* **What you have to do**
Reproduce only the stretch of entries below that begins at the first line and ends at the line holding "base_draft = 3.4".

Rows from a 3D modeling dataset:
# # # # # # #

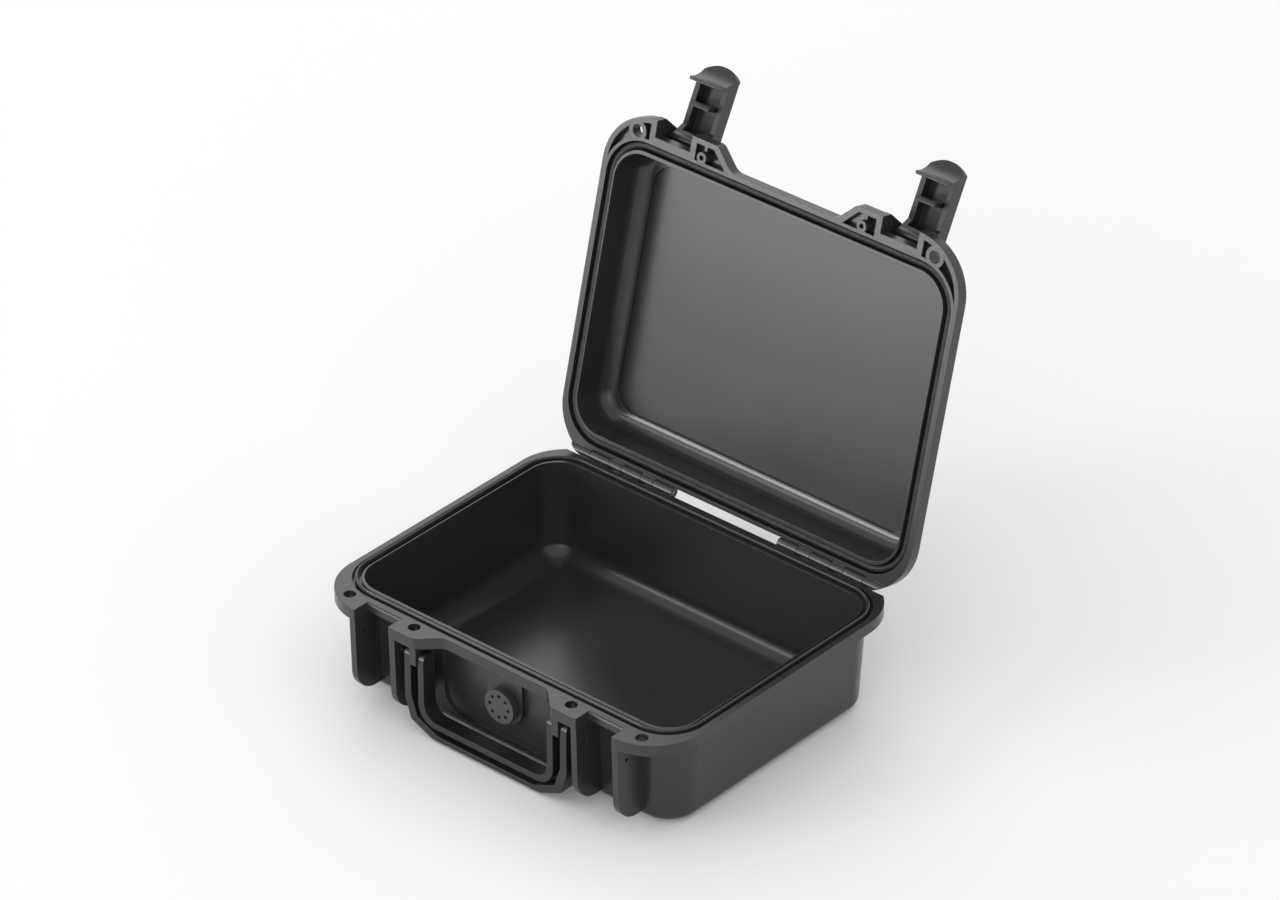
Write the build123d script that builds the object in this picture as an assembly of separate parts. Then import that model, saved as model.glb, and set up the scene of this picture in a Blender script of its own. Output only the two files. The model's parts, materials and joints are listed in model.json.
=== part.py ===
from build123d import *
import os
from math import atan2, cos, degrees, radians, sin, tan

os.makedirs("parts", exist_ok=True)

# A small protective case of moulded plastic, standing on the floor with its lid open.
# X is to the right, Y to the back, Z up. The origin is on the floor, under the middle of the seal.
# The lid and the latches are drawn closed and then turned to their open places.

# Inside space, at the rim
cavity_length = 248.8
cavity_depth = 179.2
cavity_corner = 20.0
base_height = 68.0
wall = 4.0
base_draft = 3.4

# Floor of the base: coved walls and a border that slopes to the flat middle, which is also the foot outside
floor_thickness = 3.5
foot_height = 2.0
border_rise = 4.7
border_width = 13.0
base_inner_fillet = 11.0
base_outer_fillet = 6.0

# Flange of both halves
flange_side = 10.6
flange_front = 23.8
flange_back = 11.6
flange_corner = 35.0
flange_corner_overhang = 7.2
base_flange_thickness = 7.4
lid_flange_thickness = 7.2
rim_gap = 0.2

# Middle of the front edge, between the two ears that carry the handle
front_middle_setback = 12.6
front_middle_half = 40.0
ear_corner = 5.0
ear_root_corner = 9.0

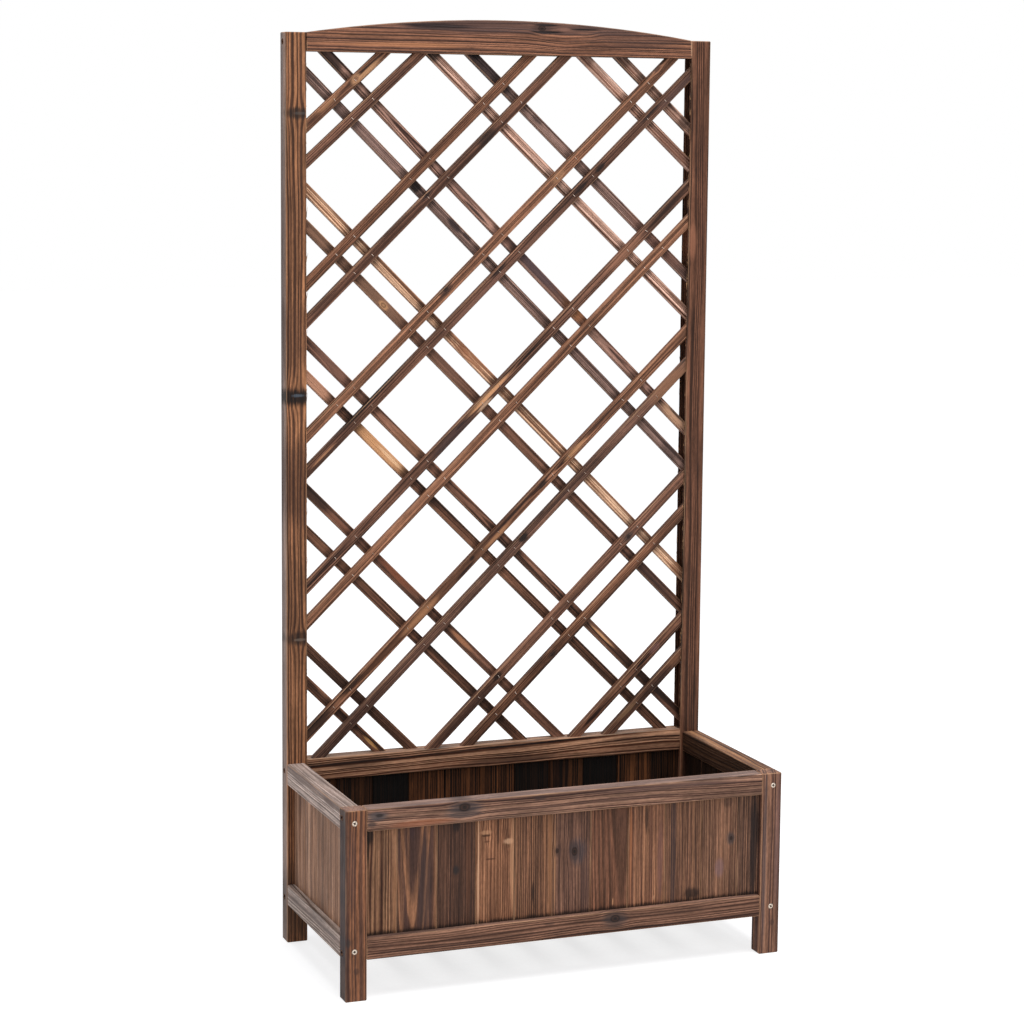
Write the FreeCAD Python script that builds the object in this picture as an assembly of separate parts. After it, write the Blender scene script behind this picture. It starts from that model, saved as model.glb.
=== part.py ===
import FreeCAD, Part
import math
import os

# A free-standing wooden planter box with a diagonal lattice trellis on its two tall rear posts.
# Millimetres, +Z up. The origin is on the floor, under the middle of the box. The front is -Y.

V = FreeCAD.Vector
os.makedirs("parts", exist_ok=True)

# ---- overall sizes -------------------------------------------------------------------------
width = 600.0              # over the outer faces of the posts
depth = 280.0              # front face of the front posts to back face of the rear posts
rear_post_h = 1200.0
front_post_h = 244.0       # also the top of the front and side top rails

# ---- stock ---------------------------------------------------------------------------------
post_w = 28.0              # along X
post_t = 24.0              # along Y
rail_t = 24.0
rail_h = 28.0
rear_rail_h = 30.0         # rear top rail, which the trellis stands on
rear_rail_rise = 4.0       # how far the rear top rail stands above the other rails
low_rail_z = 52.0          # underside of the bottom rails
ease = 1.6                 # rounding of the edges of posts and rails

arch_end_h = 24.0          # height of the arched rail where it meets the posts
arch_rise = 21.0           # height of its crown above its ends
arch_proud = 1.5           # arched rail in front of the posts, flush with their backs

# ---- wall boards ---------------------------------------------------------------------------
board_t = 8.0
board_recess = 9.5         # outer face of the boards behind the outer face of the rails
front_pitch = 52.4
rear_pitch = 51.1
side_pitch = 52.4
front_first_seam = 42.1    # first seam, from the left post
rear_first_seam = 41.9
side_first_seam = 26.4     # first seam, from the front post
vee = 1.3                  # chamfer along the edges of a board
tongue_t = 2.8
tongue_l = 4.0
joint_gap = 0.25           # clearance of tongues and of boards in grooves
groove_depth = 6.0

# ---- lattice -------------------------------------------------------------------------------
slat_w = 13.0
slat_t = 9.0
slat_ease = 0.9
slat_angle = 44.25         # degrees from the horizontal
pair_pitch = 143.4         # aimed at from one pair of slats to the next, square to the slats
pair_spacing = 34.8        # between the two slats of a pair
corner_space = 92.0        # from the middle of the outermost pair to the corner of the opening
lattice_lift = 3.4         # middle of the pattern above the middle of the opening

# The slats were laid by hand, so they lie a little off the even pattern. From the lowest pair up:
# how far each pair is turned, in degrees, and how far its lower and upper slats are shifted.
front_turns = [0.0, -0.2, -0.2, -0.2, -0.3, -0.2, -1.9]
front_shifts = [(-1.5, -1.0), (0.0, 0.5), (3.0, 1.5), (1.0, 0.5), (1.0, 0.0), (-0.5, -0.5), (1.5, 0.5)]
rear_turns = [-0.7, -0.5, -0.3, -0.2, 0.0, 1.4, 2.0]
rear_shifts = [(-3.0, -5.5), (-2.5, 2.0), (1.0, -1.5), (-1.5, -2.5), (-3.0, 0.0), (-0.5, 2.5), (4.0, 5.0)]

# ---- floor of the box ----------------------------------------------------------------------
floor_t = 9.0
floor_board_w = 50.0
floor_gap_min = 5.0
floor_clear = 1.0          # between the floor boards and the rails
cleat_h = 18.0
cleat_t = 15.0

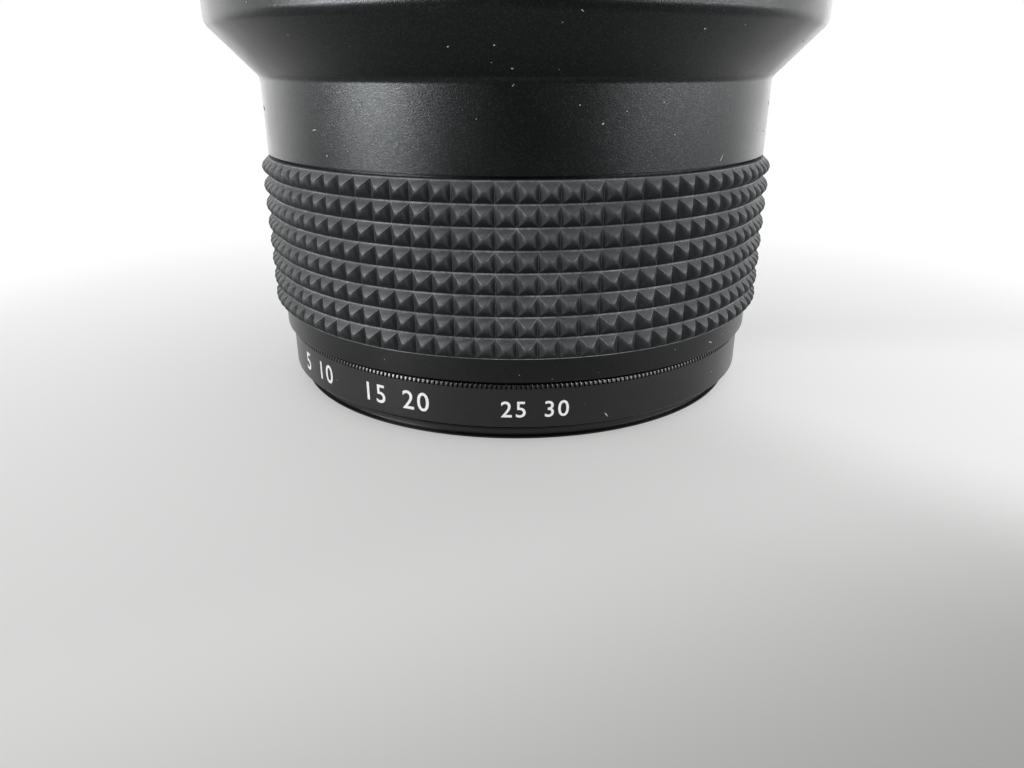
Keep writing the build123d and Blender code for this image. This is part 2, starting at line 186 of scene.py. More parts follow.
# Dust: how many flecks lie between which heights, the band's in millimetres
BARREL_FLECKS = 130
BARREL_SPAN = (SHOULDER + 0.4 * MM, FRONT_RIM - 0.6 * MM)
FLANGE_FLECKS = 22
FLANGE_SPAN = (FILTER_TOP + 0.8 * MM, GRIP_BOTTOM - 0.3 * MM)
BAND_FLECKS = 16
BAND_SPAN = (2.0, 5.3)

# Flecks: their size in millimetres, the share that are fibres, and how far each kind is drawn out
FLECK_SIZE = (0.03, 0.085)
FIBRE_SHARE = 0.2
FIBRE_STRETCH = (3, 6)
GRAIN_STRETCH = (1, 1.8)

# Lint on the flange: degrees from the camera's direction, and height in millimetres
FLANGE_LINT = ((-9.7, 8.1), (-7.5, 7.7), (0.7, 6.9), (5.2, 7.2))

# Floor: between which distances in metres each change of its colour or light runs
NEAR_TO_MIDDLE = (-0.083, -0.044)
MIDDLE_TO_FAR = (-0.035, 0.110)
GLOW_ASIDE = (-0.012, 0.016)
GLOW_FORWARD = (0.012, -0.005)
SEEN_WHITENING = (0.070, 0.098)
LIT_WHITENING = (0.10, 0.30)
STUDIO_DEPTH = (-0.10, 0.05)


# Settings, as the sidebar shows them


def count(name, description, default, **limits):
    """A whole number."""
    return bpy.props.IntProperty(name=name, description=description, default=default, **limits)


def number(name, description, default, **limits):
    """A number that may have a fraction."""
    return bpy.props.FloatProperty(name=name, description=description, default=default, **limits)


def length(name, description, default):
    """A length."""
    return number(name, description, default, unit="LENGTH")


def colour(name, description, *levels):
    """An opaque colour."""
    return bpy.props.FloatVectorProperty(
        name=name, description=description, subtype="COLOR", size=4, default=(*levels, 1.0))


class LensSizes(bpy.types.PropertyGroup):
    """Sizes of the details that are modelled on the lens."""

    turning_steps: count("Turning steps", "Facets round a turned piece", 256, min=64, max=720)
    edge_break: length("Edge break", "How far the turned edges are rounded off", 0.12 * MM)
    grip_rows: count("Grip rows", "Rows of studs up the rubber grip", 8, min=1)
    grip_columns: count("Grip columns", "Studs round the rubber grip", 92, min=12)
    grip_ledge: length("Grip ledge", "Height of the ledge between two rows of studs", 0.10 * MM)
    knurl_teeth: count("Knurl teeth", "Teeth round the filter ring's upper edge", 360, min=60)
    knurl_height: length("Knurl height", "Height of the knurled edge", 0.38 * MM)
    knurl_depth: length("Knurl depth", "Depth of a knurl notch", 0.18 * MM)
    thread_pitch: length("Thread pitch", "Rise of a thread in one turn", 0.75 * MM)
    digit_height: length("Digit height", "Height of the painted numbers", 1.75 * MM)


class LensFinish(bpy.types.PropertyGroup):
    """Colours and finishes of the lens."""

    metal_colour: colour("Black metal", "Colour of the anodised metal", 0.0197, 0.0206, 0.0211)
    metal_roughness: number("Metal roughness", "How satin the anodised metal is", 0.31,
                            min=0.0, max=1.0, subtype="FACTOR")
    rubber_colour: colour("Grip rubber", "Colour of the moulded grip", 0.0060, 0.0076, 0.0084)
    # Painted light: the colour of the rubber's faces that look up, as if lit from above
    top_lit_rubber_colour: colour("Rubber bloom", "Colour of the grip's faces that look up",
                         0.055, 0.061, 0.0645)
    # Powder colour, also used for the painted highlights on the ledges and ridges
    powder_and_highlight_colour: colour("Ledge powder", "Colour of the fine powder between the studs",
                          0.34, 0.37, 0.385)
    dust_colour: colour("Dust", "Colour of dust and lint", 0.46, 0.46, 0.44)
    paint_colour: colour("Number paint", "Colour of the painted numbers", 0.90, 0.90, 0.89)
    coating_tint: colour("Coating tint", "Colour that the glass coating reflects", 0.19, 0.32, 0.37)


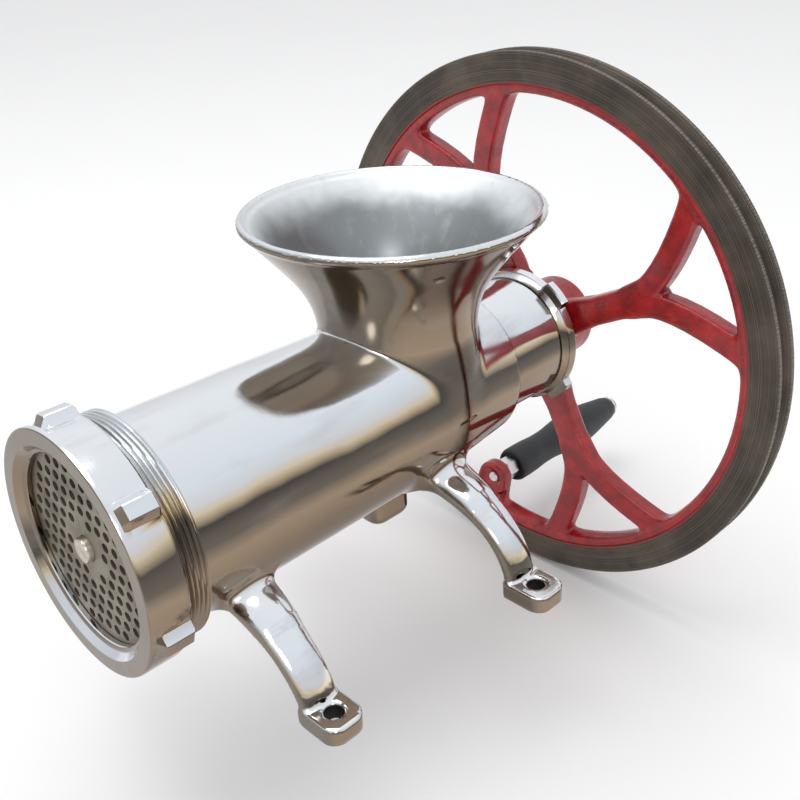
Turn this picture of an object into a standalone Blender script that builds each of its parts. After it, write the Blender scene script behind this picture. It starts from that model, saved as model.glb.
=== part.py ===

# # # # # # #

* **Finished task**
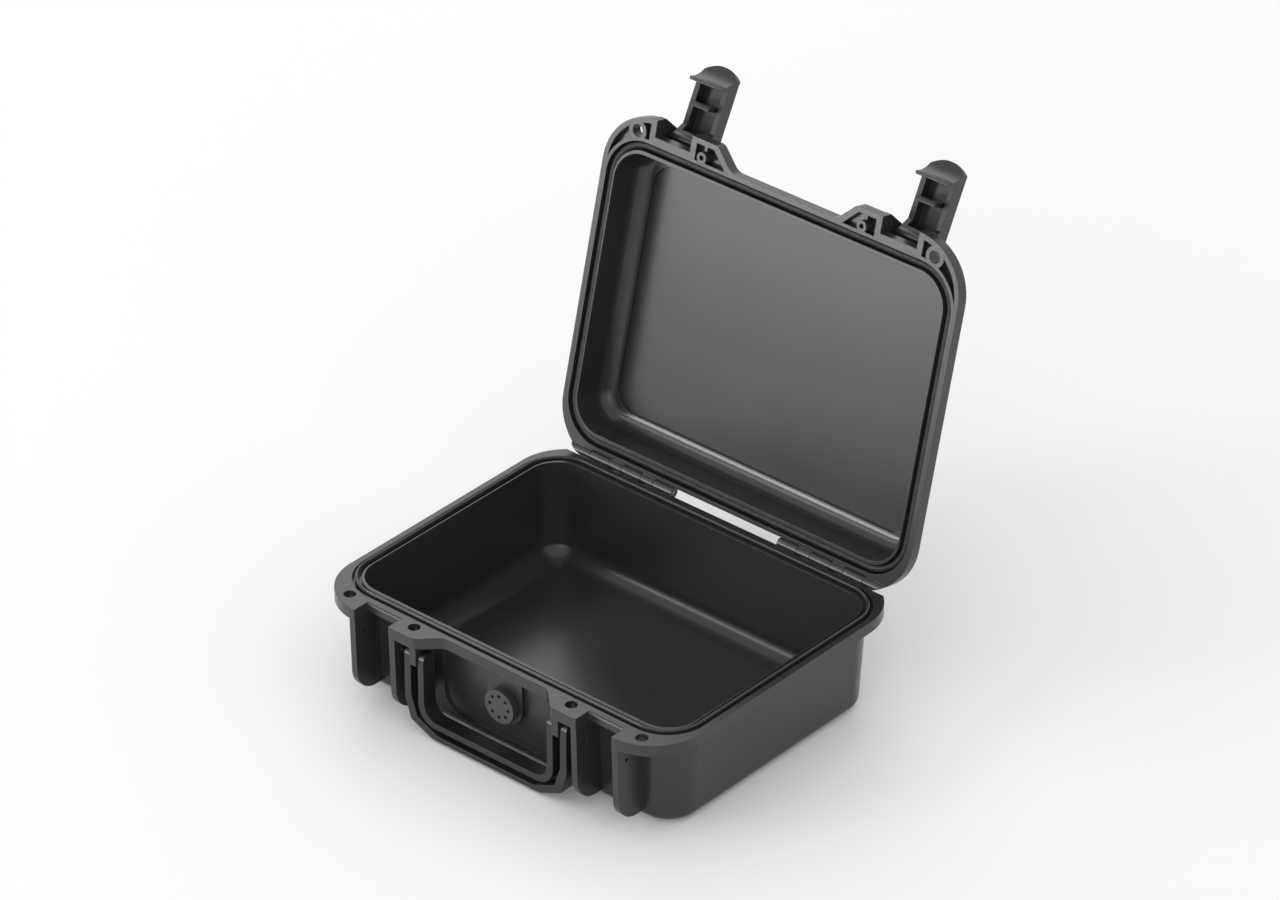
Write the build123d script that builds the object in this picture as an assembly of separate parts. Then import that model, saved as model.glb, and set up the scene of this picture in a Blender script of its own. Output only the two files. The model's parts, materials and joints are listed in model.json.
=== part.py ===
from build123d import *
import os
from math import atan2, cos, degrees, radians, sin, tan

os.makedirs("parts", exist_ok=True)

# A small protective case of moulded plastic, standing on the floor with its lid open.
# X is to the right, Y to the back, Z up. The origin is on the floor, under the middle of the seal.
# The lid and the latches are drawn closed and then turned to their open places.

# Inside space, at the rim
cavity_length = 248.8
cavity_depth = 179.2
cavity_corner = 20.0
base_height = 68.0
wall = 4.0
base_draft = 3.4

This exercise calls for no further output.